══ Data block ══

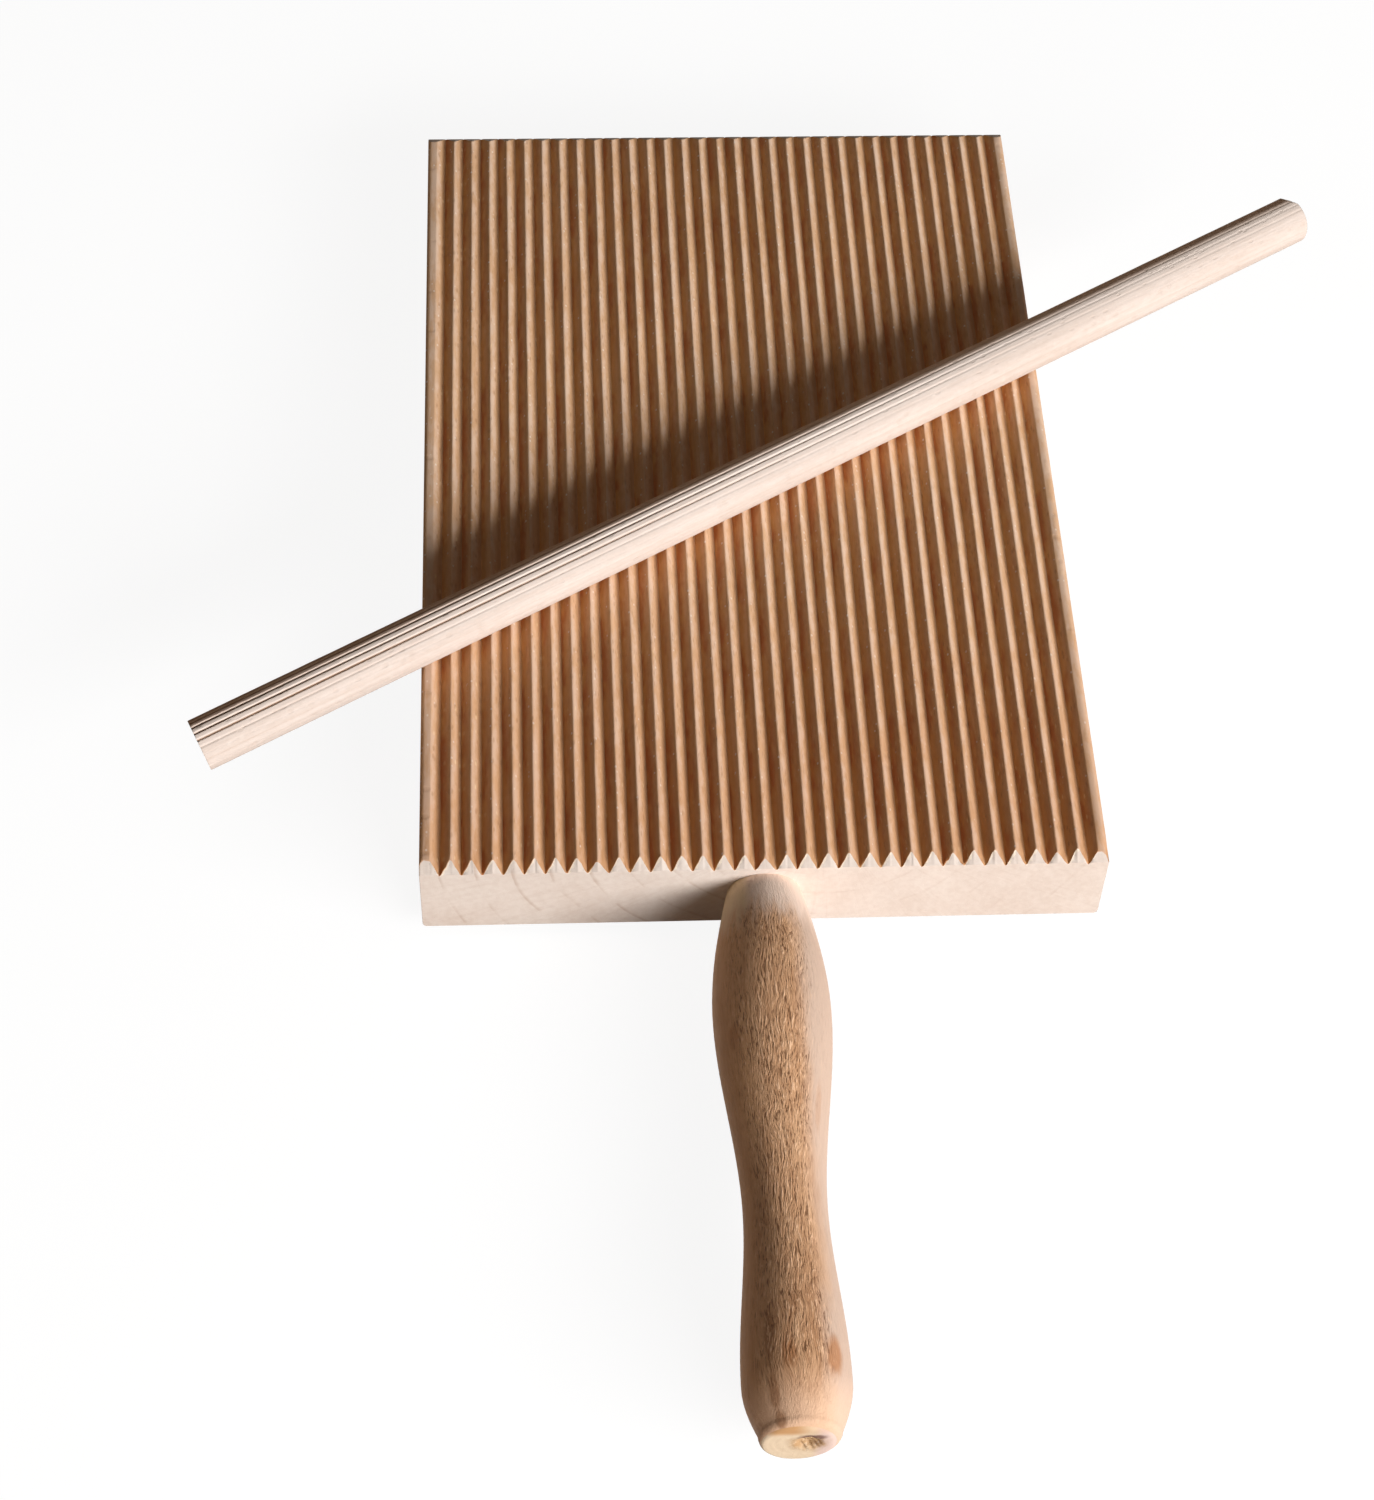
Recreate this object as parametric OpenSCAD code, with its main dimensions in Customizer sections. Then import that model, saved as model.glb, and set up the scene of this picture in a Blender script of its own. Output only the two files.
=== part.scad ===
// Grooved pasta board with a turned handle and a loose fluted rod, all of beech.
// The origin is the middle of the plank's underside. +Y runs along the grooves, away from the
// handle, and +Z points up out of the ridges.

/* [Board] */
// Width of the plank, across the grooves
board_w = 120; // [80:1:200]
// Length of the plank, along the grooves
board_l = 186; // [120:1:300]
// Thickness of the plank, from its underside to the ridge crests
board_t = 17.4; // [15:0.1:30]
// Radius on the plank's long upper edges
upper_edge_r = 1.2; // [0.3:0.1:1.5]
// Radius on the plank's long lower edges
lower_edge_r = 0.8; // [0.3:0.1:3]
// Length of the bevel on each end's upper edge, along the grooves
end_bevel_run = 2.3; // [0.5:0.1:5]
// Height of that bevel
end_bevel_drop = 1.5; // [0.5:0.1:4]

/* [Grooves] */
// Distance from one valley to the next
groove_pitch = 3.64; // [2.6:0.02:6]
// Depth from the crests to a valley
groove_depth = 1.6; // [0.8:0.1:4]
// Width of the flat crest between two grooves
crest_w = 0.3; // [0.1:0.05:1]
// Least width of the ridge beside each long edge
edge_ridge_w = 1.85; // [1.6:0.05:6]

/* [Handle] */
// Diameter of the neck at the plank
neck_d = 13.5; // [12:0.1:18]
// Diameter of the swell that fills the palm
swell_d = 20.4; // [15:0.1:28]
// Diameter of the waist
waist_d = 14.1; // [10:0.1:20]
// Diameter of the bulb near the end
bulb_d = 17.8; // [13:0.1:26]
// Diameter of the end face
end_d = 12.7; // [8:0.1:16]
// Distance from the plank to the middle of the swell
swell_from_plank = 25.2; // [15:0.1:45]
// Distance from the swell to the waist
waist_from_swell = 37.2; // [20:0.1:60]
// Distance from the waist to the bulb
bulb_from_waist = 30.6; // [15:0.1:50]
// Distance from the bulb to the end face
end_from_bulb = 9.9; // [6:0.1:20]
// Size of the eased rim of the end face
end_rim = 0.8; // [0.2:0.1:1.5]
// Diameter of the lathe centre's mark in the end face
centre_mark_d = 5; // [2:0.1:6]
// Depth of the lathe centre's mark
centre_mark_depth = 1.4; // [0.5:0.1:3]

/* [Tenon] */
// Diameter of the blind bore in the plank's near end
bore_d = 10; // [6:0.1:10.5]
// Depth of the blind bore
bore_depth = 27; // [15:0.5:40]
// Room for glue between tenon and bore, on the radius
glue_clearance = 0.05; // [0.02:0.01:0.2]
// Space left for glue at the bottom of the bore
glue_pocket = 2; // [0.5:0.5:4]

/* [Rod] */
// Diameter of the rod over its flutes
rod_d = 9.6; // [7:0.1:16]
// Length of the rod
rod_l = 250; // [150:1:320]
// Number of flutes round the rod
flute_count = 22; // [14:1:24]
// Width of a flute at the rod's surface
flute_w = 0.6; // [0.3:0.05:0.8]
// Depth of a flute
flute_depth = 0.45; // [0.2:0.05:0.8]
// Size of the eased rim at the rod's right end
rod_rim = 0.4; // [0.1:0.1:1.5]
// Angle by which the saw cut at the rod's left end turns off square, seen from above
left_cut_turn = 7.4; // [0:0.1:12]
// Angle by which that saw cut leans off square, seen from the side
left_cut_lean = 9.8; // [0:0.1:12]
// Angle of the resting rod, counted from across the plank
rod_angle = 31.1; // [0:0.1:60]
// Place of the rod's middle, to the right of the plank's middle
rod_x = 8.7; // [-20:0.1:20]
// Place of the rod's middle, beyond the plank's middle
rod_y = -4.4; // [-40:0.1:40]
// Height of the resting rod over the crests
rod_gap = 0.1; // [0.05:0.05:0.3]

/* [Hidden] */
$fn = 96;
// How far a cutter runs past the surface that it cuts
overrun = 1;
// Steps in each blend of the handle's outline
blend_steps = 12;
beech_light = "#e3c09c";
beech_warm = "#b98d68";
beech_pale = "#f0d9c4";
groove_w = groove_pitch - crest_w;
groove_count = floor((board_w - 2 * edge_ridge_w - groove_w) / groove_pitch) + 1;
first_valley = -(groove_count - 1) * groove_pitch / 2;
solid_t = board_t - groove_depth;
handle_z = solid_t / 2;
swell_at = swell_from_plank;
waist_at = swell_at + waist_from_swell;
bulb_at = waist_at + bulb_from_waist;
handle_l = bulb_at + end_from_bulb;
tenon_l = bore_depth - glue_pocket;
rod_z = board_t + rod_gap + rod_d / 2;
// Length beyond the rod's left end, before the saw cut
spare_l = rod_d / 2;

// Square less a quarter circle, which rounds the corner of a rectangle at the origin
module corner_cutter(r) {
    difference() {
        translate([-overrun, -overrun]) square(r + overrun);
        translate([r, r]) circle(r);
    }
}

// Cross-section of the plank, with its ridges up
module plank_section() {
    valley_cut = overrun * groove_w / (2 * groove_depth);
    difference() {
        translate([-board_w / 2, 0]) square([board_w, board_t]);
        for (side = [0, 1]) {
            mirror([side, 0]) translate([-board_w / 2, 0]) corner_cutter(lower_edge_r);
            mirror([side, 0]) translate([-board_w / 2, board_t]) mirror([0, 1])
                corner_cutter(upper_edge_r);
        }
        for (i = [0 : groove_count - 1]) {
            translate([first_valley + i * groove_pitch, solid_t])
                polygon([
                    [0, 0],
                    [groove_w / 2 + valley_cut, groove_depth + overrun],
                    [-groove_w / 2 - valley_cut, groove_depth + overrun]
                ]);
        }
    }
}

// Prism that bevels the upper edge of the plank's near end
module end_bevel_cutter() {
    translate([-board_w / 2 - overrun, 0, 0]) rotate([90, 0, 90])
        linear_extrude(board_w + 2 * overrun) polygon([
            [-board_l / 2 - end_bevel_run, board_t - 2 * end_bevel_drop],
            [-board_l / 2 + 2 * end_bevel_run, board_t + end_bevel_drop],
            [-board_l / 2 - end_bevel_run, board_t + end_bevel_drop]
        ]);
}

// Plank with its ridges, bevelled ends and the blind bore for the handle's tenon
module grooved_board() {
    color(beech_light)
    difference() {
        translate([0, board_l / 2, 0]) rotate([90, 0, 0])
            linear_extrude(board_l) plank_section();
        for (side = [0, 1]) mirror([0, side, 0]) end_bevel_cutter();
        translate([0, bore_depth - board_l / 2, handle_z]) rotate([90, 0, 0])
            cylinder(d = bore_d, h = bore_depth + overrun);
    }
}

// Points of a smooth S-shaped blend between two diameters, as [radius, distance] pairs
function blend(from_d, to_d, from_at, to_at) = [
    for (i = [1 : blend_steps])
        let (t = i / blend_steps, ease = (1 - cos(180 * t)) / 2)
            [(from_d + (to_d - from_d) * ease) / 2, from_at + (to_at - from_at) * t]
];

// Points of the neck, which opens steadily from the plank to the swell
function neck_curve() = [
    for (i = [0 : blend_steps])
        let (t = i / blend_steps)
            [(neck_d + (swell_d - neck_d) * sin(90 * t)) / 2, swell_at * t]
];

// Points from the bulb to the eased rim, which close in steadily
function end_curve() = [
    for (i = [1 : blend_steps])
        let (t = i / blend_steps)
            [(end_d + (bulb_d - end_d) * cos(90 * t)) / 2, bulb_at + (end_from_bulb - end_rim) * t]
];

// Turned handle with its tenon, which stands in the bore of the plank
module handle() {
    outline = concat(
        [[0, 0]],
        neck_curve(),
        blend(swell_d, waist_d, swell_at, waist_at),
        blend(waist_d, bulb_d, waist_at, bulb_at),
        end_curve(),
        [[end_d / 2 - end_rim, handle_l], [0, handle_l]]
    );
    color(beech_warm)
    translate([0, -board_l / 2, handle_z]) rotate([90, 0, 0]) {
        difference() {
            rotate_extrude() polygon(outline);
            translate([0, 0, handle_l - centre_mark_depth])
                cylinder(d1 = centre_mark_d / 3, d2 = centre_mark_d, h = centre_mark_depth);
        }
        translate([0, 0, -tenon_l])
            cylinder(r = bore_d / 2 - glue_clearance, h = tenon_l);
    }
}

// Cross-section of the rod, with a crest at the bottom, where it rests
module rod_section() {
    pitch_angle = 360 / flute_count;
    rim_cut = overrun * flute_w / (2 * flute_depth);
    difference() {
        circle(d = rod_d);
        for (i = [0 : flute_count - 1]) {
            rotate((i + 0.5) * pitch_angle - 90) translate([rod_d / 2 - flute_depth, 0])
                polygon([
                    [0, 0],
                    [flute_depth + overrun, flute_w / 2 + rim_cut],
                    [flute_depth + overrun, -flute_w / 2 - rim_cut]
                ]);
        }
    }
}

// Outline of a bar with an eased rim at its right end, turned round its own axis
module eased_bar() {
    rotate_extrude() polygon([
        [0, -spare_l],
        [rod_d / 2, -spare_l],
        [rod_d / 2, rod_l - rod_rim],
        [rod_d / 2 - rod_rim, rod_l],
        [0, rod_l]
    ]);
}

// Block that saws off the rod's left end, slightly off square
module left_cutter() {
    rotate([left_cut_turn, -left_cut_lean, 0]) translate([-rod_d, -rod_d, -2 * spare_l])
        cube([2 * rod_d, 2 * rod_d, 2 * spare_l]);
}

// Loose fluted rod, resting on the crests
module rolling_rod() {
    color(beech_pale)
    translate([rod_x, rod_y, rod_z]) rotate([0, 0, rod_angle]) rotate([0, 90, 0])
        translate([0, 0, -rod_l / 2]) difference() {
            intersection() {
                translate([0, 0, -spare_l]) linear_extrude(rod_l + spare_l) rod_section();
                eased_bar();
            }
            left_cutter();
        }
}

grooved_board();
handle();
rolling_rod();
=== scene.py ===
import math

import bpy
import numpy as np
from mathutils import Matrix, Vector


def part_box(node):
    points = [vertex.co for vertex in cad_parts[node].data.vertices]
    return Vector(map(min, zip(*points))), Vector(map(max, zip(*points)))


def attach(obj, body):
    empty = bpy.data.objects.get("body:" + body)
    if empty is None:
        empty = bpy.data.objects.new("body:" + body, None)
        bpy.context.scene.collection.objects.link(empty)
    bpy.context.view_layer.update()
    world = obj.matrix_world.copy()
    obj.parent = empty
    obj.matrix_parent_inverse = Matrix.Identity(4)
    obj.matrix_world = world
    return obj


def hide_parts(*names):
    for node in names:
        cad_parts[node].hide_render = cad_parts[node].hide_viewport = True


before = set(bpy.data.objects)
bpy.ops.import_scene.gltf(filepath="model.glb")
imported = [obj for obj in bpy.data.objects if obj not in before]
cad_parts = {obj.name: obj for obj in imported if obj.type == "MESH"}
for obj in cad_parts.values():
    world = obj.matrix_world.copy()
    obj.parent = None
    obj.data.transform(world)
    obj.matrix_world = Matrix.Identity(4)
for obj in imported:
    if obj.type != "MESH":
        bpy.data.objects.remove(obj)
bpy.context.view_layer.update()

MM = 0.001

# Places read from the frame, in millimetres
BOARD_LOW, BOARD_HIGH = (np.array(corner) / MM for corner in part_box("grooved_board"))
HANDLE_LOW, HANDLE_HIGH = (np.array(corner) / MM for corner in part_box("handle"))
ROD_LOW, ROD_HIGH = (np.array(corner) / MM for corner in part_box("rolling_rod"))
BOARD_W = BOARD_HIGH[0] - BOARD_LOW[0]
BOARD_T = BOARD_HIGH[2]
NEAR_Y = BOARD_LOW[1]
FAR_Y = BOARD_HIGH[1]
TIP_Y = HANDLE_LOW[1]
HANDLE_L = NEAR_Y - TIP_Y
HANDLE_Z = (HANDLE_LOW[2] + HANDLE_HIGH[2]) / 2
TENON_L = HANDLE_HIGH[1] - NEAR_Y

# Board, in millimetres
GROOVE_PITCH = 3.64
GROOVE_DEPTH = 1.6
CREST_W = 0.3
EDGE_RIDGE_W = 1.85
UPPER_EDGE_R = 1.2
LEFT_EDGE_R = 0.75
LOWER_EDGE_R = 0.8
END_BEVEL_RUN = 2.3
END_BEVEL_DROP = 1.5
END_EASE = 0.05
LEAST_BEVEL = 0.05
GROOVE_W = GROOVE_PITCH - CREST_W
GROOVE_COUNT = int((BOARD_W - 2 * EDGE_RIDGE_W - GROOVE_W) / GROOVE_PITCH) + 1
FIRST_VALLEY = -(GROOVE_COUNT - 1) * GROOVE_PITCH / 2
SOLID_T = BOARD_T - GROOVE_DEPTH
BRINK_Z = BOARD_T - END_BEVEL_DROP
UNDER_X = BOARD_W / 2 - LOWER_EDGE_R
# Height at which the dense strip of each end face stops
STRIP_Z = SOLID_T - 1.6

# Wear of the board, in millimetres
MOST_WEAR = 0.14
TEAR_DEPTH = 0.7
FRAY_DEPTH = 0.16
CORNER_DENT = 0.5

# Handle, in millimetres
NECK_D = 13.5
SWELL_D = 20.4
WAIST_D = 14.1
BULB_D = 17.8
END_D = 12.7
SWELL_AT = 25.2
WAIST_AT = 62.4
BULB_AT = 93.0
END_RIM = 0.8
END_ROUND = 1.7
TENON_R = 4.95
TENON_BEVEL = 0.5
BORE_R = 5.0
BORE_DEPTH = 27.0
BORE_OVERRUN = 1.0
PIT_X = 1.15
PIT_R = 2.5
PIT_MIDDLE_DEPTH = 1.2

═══

**Aim**
Reproduce only the lines from the top of the material through the one bearing "of the ridges.", each exactly as it stands.

**Written answer**
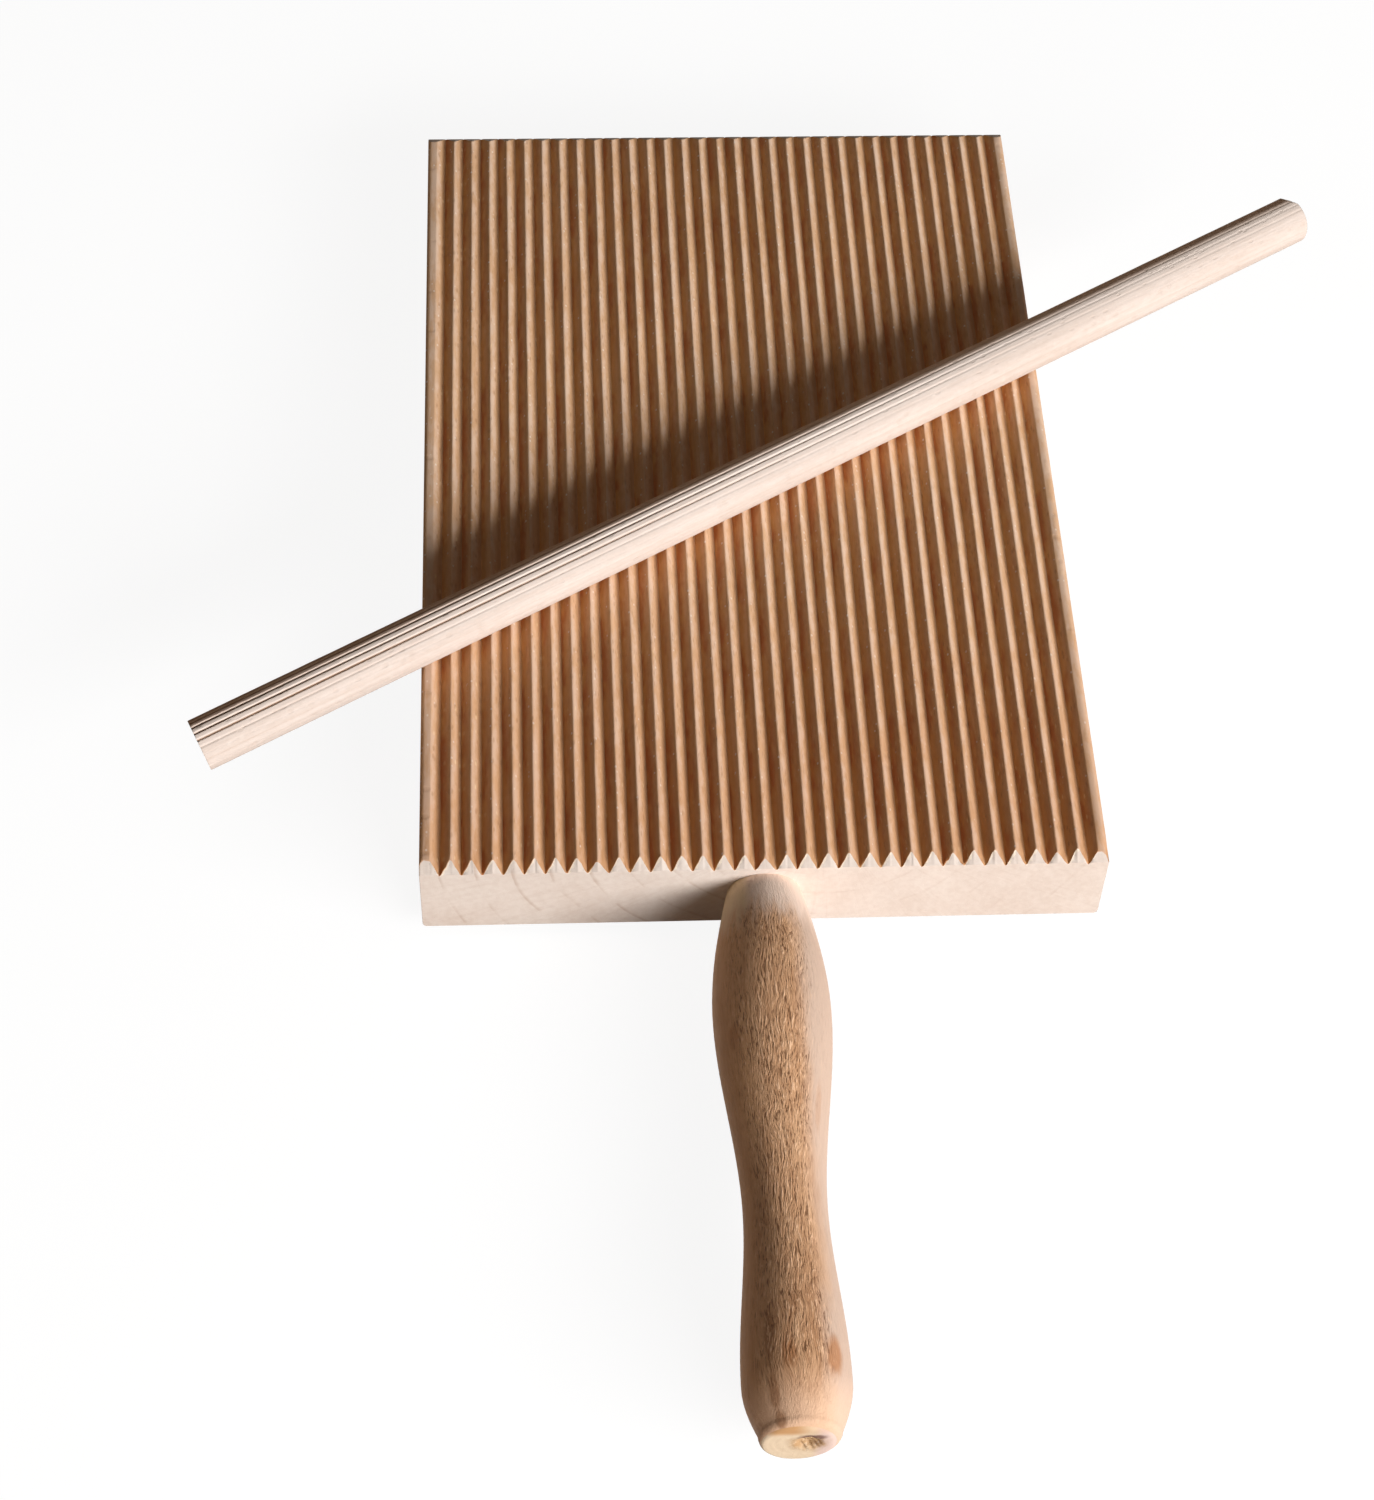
Recreate this object as parametric OpenSCAD code, with its main dimensions in Customizer sections. Then import that model, saved as model.glb, and set up the scene of this picture in a Blender script of its own. Output only the two files.
=== part.scad ===
// Grooved pasta board with a turned handle and a loose fluted rod, all of beech.
// The origin is the middle of the plank's underside. +Y runs along the grooves, away from the
// handle, and +Z points up out of the ridges.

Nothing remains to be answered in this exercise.